## SET EXERCISE
Please list all lines of the material below in which the string "scene" occurs.

## DATASET EXTRACT

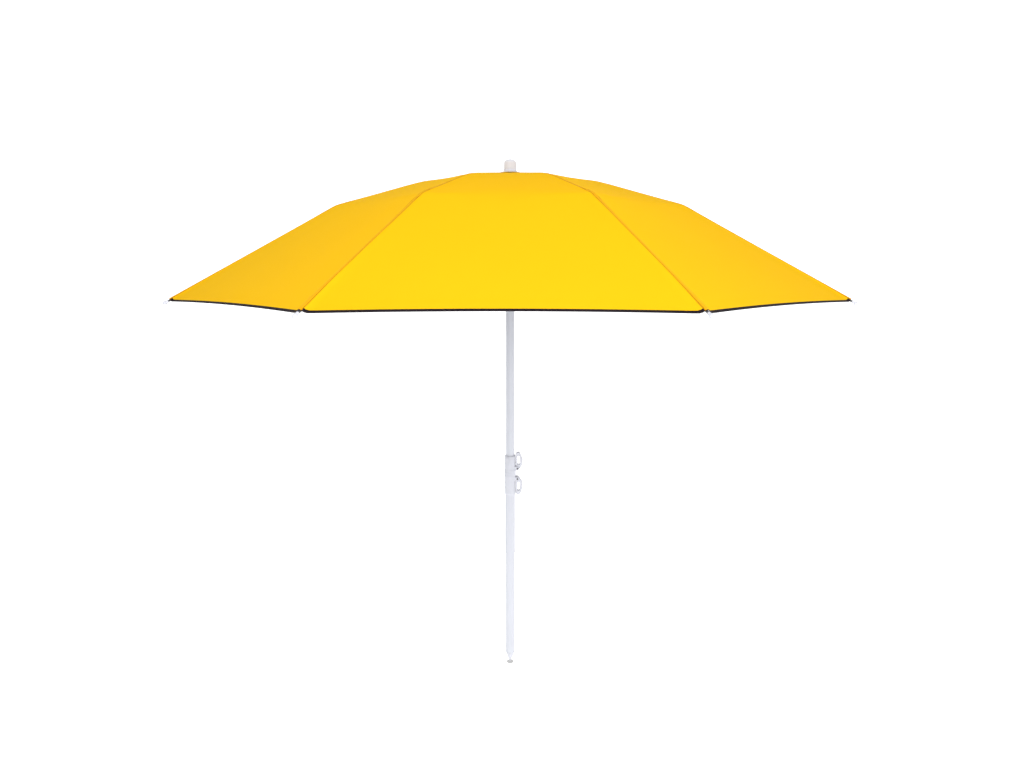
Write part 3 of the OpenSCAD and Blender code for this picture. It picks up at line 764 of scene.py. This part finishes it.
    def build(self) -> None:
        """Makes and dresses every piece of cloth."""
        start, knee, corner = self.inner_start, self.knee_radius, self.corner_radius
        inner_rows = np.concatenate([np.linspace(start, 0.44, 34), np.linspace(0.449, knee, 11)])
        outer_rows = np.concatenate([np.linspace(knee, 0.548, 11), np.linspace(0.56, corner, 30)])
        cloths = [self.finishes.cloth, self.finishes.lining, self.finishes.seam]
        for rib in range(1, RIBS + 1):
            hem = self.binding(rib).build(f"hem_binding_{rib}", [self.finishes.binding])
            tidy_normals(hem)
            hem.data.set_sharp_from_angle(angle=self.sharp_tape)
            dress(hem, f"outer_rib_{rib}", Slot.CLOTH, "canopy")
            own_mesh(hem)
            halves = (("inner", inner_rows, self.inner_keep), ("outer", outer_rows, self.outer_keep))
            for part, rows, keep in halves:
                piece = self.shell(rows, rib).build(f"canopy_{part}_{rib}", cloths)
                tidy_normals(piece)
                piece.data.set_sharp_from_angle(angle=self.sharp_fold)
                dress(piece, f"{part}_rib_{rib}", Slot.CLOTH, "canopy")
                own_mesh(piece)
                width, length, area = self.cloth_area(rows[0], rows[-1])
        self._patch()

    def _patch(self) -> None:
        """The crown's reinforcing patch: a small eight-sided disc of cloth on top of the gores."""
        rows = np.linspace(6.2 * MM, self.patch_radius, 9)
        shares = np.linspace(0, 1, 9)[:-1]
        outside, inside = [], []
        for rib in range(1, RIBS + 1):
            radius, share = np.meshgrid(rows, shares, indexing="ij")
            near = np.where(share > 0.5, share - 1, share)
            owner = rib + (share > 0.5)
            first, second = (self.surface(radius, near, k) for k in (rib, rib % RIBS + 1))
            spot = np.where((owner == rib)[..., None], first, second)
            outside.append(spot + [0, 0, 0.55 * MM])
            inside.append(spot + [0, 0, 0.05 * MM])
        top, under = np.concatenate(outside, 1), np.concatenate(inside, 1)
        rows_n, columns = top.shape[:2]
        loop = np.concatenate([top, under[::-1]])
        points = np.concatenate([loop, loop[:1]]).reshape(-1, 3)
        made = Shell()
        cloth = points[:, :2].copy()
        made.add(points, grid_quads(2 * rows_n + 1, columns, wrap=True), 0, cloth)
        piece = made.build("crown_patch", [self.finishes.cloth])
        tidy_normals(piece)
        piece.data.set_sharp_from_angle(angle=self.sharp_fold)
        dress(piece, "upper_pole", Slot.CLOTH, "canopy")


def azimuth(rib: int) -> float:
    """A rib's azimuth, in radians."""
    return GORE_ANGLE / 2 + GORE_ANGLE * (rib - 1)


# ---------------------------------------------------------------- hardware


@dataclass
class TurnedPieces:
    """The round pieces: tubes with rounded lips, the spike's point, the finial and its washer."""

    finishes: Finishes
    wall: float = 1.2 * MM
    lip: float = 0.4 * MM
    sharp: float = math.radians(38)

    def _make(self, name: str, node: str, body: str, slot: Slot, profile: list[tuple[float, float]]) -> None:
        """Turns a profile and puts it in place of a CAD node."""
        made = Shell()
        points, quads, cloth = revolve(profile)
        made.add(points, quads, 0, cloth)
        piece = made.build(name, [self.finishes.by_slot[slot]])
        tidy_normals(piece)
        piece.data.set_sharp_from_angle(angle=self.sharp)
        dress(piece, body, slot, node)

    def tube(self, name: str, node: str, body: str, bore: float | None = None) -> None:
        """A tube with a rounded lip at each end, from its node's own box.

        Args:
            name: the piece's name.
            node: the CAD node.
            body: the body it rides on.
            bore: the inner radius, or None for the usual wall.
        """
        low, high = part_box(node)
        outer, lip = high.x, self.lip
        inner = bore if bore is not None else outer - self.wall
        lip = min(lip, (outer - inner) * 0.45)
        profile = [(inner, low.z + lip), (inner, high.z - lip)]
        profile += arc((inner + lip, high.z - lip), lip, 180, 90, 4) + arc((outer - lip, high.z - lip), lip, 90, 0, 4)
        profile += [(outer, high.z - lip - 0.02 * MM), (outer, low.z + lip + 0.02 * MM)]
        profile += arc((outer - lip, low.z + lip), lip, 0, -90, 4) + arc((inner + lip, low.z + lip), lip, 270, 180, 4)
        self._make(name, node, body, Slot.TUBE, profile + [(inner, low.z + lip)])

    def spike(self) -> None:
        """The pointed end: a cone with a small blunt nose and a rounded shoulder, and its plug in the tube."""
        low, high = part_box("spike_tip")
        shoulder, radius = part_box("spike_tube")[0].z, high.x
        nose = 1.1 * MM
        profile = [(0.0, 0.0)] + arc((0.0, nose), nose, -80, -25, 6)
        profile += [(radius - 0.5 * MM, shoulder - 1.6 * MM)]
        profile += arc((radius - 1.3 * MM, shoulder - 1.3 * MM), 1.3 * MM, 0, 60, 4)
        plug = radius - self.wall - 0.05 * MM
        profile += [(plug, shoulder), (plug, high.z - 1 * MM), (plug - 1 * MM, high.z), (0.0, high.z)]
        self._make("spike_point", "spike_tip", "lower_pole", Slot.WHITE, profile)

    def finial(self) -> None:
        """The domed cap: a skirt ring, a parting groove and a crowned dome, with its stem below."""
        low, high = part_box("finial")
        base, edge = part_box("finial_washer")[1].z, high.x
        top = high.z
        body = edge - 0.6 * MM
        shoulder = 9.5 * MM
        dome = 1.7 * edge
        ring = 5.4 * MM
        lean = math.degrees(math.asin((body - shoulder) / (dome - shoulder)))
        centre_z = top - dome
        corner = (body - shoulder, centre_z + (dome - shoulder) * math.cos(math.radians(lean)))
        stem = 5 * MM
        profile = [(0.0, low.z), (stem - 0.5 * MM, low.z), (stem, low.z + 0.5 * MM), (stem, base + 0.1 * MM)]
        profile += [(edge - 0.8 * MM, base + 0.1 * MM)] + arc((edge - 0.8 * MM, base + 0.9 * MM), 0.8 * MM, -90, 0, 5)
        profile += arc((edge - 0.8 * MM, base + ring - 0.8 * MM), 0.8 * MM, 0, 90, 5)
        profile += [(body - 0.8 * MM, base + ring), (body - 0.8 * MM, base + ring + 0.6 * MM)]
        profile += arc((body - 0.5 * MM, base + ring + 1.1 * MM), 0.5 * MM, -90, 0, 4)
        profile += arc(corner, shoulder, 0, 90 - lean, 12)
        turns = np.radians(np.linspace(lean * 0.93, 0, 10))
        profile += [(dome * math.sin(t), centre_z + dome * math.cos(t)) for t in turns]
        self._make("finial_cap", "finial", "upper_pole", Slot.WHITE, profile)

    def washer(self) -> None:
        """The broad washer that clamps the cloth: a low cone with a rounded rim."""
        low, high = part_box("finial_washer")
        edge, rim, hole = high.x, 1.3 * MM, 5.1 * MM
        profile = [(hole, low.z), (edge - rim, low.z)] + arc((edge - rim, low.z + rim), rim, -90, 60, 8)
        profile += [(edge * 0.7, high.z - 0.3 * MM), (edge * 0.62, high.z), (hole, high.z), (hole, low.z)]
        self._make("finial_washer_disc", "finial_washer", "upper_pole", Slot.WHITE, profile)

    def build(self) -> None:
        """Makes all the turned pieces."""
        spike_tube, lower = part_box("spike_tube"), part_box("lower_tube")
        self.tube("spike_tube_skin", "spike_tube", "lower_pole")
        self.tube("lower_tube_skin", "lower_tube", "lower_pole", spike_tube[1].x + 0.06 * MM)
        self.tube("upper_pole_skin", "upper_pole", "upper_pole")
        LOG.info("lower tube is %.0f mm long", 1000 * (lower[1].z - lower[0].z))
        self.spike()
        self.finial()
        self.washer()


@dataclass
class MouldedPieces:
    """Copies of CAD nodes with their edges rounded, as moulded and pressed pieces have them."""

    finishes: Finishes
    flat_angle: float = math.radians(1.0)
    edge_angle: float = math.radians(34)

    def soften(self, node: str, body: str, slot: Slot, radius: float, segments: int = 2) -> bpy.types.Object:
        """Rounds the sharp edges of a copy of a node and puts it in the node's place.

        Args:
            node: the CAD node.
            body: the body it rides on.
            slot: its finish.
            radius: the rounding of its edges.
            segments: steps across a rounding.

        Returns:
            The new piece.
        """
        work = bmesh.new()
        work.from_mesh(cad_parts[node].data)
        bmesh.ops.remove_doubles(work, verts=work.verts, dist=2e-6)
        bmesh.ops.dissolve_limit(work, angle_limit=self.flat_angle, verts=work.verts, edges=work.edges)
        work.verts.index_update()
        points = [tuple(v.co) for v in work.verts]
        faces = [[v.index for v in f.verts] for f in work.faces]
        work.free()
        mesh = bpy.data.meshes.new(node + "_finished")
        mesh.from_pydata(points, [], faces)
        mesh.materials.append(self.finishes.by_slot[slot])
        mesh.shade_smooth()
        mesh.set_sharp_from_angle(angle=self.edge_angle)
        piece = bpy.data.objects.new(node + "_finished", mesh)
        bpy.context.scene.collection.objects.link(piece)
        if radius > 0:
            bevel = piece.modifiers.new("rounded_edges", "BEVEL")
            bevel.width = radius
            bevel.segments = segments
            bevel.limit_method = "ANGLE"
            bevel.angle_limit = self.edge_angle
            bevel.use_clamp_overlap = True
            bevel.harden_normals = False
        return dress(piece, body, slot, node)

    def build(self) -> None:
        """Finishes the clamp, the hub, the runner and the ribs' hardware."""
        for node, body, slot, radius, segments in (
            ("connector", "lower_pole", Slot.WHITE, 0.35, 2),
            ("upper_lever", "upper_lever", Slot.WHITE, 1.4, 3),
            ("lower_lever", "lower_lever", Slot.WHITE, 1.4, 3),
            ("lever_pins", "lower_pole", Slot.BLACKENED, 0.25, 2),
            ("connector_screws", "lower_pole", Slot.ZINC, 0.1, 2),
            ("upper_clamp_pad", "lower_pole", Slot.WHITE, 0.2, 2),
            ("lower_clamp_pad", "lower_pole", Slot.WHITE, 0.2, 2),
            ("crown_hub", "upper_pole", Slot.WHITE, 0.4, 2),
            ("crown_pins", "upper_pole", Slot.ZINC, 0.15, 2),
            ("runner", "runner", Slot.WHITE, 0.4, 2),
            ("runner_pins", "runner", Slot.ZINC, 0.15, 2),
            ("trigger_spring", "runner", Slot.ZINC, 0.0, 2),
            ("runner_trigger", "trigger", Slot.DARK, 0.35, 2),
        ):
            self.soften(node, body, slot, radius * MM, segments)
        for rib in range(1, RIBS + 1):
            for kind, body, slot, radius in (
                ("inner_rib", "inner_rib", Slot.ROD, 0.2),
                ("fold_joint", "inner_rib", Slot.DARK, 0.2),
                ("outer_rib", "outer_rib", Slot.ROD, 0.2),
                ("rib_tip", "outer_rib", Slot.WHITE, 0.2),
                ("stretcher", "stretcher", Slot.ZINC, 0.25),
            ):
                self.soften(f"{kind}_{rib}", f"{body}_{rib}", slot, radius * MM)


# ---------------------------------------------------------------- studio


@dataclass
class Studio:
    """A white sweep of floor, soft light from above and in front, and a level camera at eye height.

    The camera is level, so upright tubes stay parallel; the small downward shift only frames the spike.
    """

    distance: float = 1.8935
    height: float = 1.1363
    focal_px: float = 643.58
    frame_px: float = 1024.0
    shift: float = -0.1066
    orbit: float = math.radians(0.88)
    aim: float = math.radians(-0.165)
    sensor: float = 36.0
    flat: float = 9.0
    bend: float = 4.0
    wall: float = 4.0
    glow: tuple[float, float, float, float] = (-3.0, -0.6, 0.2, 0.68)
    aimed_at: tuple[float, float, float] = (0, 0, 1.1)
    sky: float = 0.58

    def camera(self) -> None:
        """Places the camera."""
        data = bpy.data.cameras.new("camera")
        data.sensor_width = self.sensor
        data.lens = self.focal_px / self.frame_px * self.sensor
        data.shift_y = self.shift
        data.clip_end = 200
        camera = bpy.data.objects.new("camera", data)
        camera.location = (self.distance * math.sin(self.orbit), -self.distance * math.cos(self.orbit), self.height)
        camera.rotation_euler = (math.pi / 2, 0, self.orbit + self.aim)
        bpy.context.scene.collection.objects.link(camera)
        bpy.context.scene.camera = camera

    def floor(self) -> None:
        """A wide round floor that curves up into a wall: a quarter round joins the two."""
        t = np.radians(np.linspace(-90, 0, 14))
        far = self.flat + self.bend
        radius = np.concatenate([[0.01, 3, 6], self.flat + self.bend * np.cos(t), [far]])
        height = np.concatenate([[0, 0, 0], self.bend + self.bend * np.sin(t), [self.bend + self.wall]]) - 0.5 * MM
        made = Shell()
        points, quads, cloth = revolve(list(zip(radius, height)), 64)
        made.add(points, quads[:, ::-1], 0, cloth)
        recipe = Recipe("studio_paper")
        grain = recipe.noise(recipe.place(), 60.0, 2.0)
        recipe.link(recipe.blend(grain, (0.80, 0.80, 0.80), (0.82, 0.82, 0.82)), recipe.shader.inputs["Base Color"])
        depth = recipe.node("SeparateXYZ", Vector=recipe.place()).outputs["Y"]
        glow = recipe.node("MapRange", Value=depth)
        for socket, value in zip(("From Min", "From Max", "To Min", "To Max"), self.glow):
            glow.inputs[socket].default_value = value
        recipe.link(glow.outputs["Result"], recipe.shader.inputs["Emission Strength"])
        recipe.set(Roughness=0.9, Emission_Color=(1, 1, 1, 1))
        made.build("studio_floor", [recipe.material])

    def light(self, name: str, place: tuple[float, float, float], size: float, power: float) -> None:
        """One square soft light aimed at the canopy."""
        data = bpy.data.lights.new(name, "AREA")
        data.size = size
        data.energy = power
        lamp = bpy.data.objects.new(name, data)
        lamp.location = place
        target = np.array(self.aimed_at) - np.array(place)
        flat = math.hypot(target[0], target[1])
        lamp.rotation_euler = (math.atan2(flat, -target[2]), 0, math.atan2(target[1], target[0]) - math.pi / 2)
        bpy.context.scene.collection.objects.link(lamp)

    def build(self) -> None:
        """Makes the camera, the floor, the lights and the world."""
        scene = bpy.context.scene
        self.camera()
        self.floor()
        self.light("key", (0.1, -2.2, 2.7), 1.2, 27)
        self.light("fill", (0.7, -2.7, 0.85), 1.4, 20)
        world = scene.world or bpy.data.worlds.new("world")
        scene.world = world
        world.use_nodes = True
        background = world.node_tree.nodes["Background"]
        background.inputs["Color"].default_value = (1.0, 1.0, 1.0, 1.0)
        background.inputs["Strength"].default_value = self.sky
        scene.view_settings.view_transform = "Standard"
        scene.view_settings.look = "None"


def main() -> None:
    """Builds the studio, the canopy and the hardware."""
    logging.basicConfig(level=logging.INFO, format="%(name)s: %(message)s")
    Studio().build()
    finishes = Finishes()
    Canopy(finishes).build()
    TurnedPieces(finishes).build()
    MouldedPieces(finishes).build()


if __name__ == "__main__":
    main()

## RIGHT ANSWER
Write part 3 of the OpenSCAD and Blender code for this picture. It picks up at line 764 of scene.py. This part finishes it.
        bpy.context.scene.collection.objects.link(piece)
        bpy.context.scene.collection.objects.link(camera)
        bpy.context.scene.camera = camera
        bpy.context.scene.collection.objects.link(lamp)
        scene = bpy.context.scene
        world = scene.world or bpy.data.worlds.new("world")
        scene.world = world
        scene.view_settings.view_transform = "Standard"
        scene.view_settings.look = "None"